▸ WHAT YOU SHOULD DO:
Locate the line that contains "Write the three.js" and the line that contains "const bindingThickness = 1.6;". Copy both of them exactly, together with every line between them, and no others.
******************************
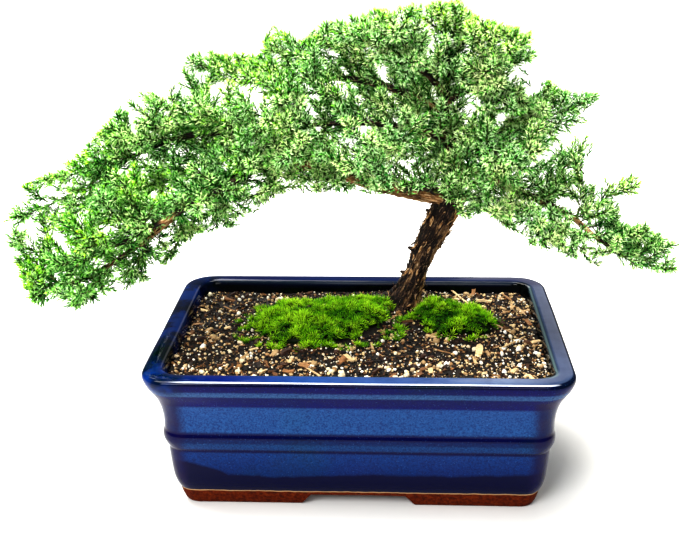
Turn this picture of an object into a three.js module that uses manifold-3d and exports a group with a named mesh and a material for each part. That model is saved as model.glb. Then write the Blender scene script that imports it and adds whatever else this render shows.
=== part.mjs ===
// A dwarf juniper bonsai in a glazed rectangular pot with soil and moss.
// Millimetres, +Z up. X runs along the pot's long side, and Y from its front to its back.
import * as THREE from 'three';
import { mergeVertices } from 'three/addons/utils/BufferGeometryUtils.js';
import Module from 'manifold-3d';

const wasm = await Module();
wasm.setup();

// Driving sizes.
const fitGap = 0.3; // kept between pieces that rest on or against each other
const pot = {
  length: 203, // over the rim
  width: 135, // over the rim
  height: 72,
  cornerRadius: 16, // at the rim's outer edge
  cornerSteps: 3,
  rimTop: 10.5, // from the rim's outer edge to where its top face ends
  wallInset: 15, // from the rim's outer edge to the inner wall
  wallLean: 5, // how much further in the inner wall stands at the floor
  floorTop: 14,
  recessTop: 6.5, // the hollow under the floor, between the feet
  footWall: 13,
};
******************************
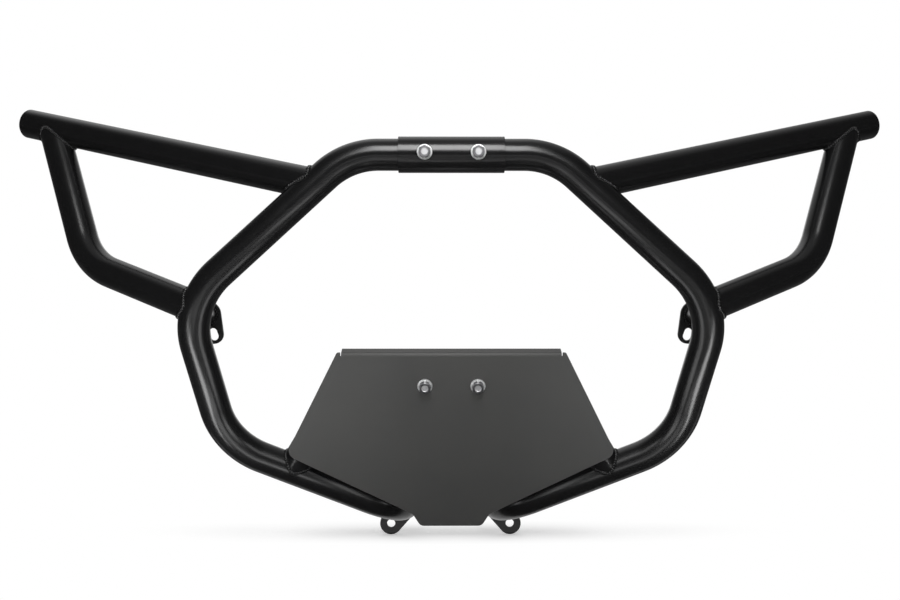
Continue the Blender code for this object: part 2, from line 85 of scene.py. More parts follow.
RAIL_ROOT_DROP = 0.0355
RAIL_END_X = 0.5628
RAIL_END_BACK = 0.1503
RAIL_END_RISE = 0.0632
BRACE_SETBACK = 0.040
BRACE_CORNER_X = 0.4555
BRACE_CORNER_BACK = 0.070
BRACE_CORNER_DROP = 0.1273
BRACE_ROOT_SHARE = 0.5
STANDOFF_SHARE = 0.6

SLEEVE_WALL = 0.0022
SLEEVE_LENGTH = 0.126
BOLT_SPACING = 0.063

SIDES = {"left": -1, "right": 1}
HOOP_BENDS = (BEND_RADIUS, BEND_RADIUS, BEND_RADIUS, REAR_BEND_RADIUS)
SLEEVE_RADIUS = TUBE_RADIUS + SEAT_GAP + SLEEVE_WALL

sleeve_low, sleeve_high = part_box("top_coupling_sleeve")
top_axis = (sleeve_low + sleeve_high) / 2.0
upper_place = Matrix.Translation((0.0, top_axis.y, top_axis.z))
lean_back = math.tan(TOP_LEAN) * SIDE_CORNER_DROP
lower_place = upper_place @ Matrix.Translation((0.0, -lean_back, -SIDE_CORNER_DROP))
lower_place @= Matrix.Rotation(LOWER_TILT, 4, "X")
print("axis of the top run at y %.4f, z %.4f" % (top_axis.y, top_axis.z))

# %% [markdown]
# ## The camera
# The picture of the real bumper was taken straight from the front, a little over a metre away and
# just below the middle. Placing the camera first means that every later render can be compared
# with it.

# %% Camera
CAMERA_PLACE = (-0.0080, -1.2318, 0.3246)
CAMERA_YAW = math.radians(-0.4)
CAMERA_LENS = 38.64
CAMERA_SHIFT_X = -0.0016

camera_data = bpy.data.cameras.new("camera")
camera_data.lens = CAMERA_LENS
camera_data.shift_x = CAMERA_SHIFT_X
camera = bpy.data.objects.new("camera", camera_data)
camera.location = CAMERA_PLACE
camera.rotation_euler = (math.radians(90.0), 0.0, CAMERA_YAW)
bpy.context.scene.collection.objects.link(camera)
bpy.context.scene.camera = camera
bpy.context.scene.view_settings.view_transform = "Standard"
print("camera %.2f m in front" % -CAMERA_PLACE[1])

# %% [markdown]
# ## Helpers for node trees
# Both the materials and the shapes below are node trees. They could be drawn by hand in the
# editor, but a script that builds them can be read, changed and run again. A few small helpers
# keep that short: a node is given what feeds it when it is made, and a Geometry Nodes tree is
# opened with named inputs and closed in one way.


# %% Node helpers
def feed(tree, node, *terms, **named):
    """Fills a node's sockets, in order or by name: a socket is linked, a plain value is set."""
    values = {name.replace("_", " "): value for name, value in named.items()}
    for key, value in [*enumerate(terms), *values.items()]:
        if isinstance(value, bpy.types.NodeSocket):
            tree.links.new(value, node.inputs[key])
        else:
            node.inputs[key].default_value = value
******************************
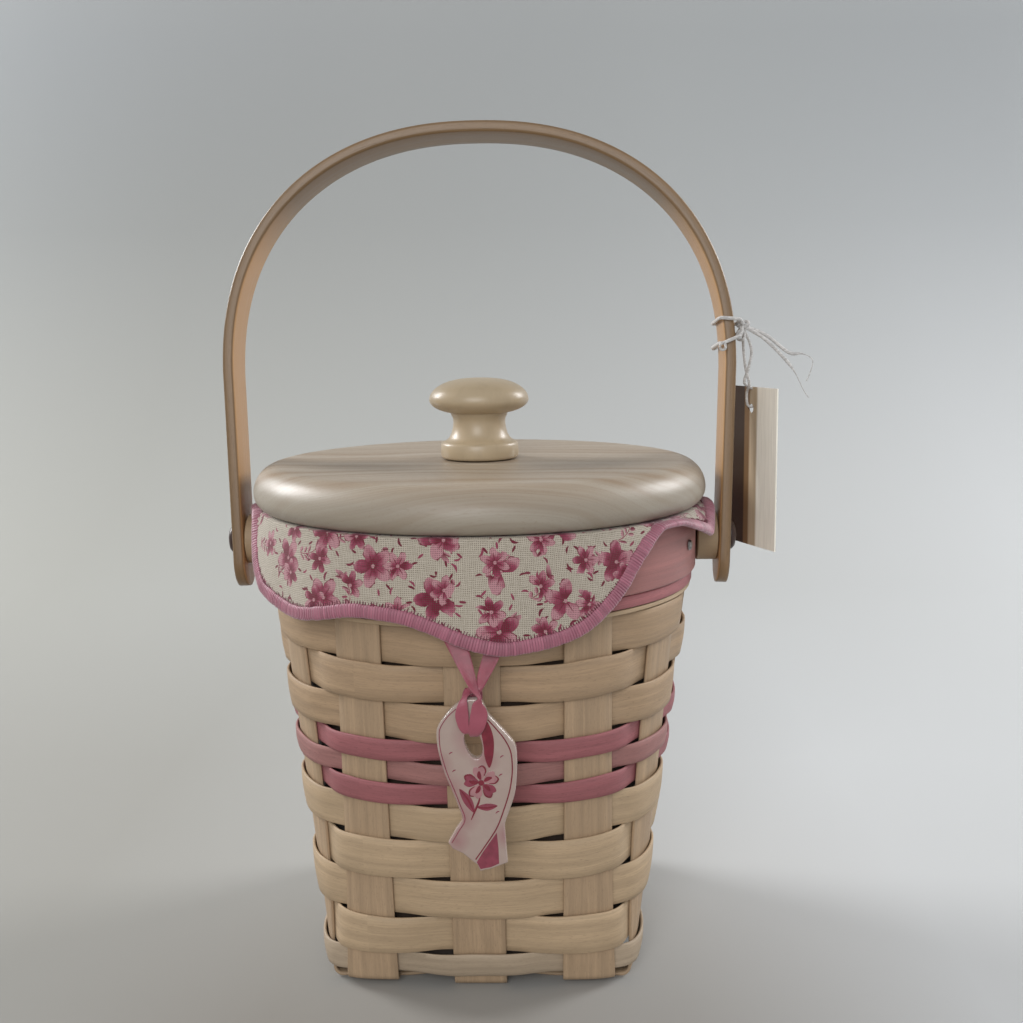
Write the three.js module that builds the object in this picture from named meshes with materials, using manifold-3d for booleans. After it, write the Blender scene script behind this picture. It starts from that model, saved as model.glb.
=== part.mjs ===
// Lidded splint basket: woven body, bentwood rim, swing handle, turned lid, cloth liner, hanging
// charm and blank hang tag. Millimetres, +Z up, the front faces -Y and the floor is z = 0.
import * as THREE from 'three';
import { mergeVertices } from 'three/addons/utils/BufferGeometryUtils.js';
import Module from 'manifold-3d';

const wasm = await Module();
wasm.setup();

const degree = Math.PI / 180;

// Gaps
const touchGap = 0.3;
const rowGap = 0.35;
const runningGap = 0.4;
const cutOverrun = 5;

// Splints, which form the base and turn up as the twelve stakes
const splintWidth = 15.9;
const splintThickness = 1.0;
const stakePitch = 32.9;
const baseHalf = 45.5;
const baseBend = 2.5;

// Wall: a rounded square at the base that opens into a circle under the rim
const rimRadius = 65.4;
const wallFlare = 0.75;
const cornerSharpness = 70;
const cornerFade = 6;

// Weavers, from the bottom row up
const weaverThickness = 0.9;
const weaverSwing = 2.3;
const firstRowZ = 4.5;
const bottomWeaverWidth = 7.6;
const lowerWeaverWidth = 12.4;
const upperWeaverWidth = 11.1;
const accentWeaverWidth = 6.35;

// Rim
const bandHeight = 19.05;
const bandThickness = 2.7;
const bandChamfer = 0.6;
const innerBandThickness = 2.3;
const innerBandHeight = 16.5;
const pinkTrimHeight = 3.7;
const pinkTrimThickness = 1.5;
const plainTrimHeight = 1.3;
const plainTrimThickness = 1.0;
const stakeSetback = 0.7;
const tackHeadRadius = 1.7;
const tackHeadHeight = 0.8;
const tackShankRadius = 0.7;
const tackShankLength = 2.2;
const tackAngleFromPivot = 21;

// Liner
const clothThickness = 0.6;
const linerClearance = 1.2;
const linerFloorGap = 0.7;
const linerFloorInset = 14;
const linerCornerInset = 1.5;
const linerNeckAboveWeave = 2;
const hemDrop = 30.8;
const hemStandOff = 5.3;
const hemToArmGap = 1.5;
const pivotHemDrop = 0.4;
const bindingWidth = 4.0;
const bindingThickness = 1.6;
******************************
▸ SOLUTION TO THIS EXERCISE:
Write the three.js module that builds the object in this picture from named meshes with materials, using manifold-3d for booleans. After it, write the Blender scene script behind this picture. It starts from that model, saved as model.glb.
=== part.mjs ===
// Lidded splint basket: woven body, bentwood rim, swing handle, turned lid, cloth liner, hanging
// charm and blank hang tag. Millimetres, +Z up, the front faces -Y and the floor is z = 0.
import * as THREE from 'three';
import { mergeVertices } from 'three/addons/utils/BufferGeometryUtils.js';
import Module from 'manifold-3d';

const wasm = await Module();
wasm.setup();

const degree = Math.PI / 180;

// Gaps
const touchGap = 0.3;
const rowGap = 0.35;
const runningGap = 0.4;
const cutOverrun = 5;

// Splints, which form the base and turn up as the twelve stakes
const splintWidth = 15.9;
const splintThickness = 1.0;
const stakePitch = 32.9;
const baseHalf = 45.5;
const baseBend = 2.5;

// Wall: a rounded square at the base that opens into a circle under the rim
const rimRadius = 65.4;
const wallFlare = 0.75;
const cornerSharpness = 70;
const cornerFade = 6;

// Weavers, from the bottom row up
const weaverThickness = 0.9;
const weaverSwing = 2.3;
const firstRowZ = 4.5;
const bottomWeaverWidth = 7.6;
const lowerWeaverWidth = 12.4;
const upperWeaverWidth = 11.1;
const accentWeaverWidth = 6.35;

// Rim
const bandHeight = 19.05;
const bandThickness = 2.7;
const bandChamfer = 0.6;
const innerBandThickness = 2.3;
const innerBandHeight = 16.5;
const pinkTrimHeight = 3.7;
const pinkTrimThickness = 1.5;
const plainTrimHeight = 1.3;
const plainTrimThickness = 1.0;
const stakeSetback = 0.7;
const tackHeadRadius = 1.7;
const tackHeadHeight = 0.8;
const tackShankRadius = 0.7;
const tackShankLength = 2.2;
const tackAngleFromPivot = 21;

// Liner
const clothThickness = 0.6;
const linerClearance = 1.2;
const linerFloorGap = 0.7;
const linerFloorInset = 14;
const linerCornerInset = 1.5;
const linerNeckAboveWeave = 2;
const hemDrop = 30.8;
const hemStandOff = 5.3;
const hemToArmGap = 1.5;
const pivotHemDrop = 0.4;
const bindingWidth = 4.0;
const bindingThickness = 1.6;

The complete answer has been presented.